Are you also interested in the politics of psychedelics? Like the upcoming vote in California about possibly legalising marijuana.
Yeah, I am interested. If it happens in California, it can spread in America. If it happens in America, it can happen in the rest of the world. America has been the policeman for everyone else, telling everyone else that they shouldn’t do it. It’ll be interesting to see what happens.
I think I read in an old interview with you that ”it’s all about the money anyway”…
I think it’s been the largest cash crop in America for a long time. It seems crazy that alcohol should be available but weed isn’t. Especially with the tax revenue they could make from it. The illegal money goes into financing all sorts of strange crime. If you can take drugs out of the hands of criminals to start with, I think that’s a good move. They’ll ID you to see if you can have a drink in a bar in the States. But I’ve never come across a heroin or crack dealer who asked for an ID.
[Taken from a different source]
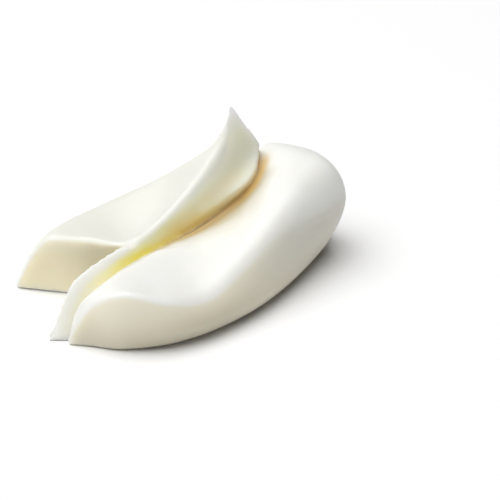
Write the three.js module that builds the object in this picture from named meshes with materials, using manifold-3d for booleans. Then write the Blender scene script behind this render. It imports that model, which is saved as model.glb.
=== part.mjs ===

I think there’s a dark element in basically all of your music, in all of the constellations. You said before that the music stems from your emotions. And then you make music that in turn affects you emotionally. Does it become like a perpeteuum mobile, an ”eternal machine”?
I guess that’s how it works. I mean, I don’t get up every day and feel like part of a machine that’s doing that, but that is basically what’s happening. I’m permanently refining a perspective and also checking what I’m able to do. Other people that you work with can bring in stuff too… Whenever you’re working with someone, they’ll always bring stuff in that you would never have thought of. It’s often better than things that you might have thought of. It’s also very easy to sack them and fire them. (laughs)
What about Swedish music? Is there something from Sweden that you’ve heard and enjoyed?
I guess the only Swedish artist I’ve come across is through Lee Hazlewood, and that’s Ann Margret. That’s about the best I can tell you. By the way, do Psilocybin mushrooms grow in Sweden?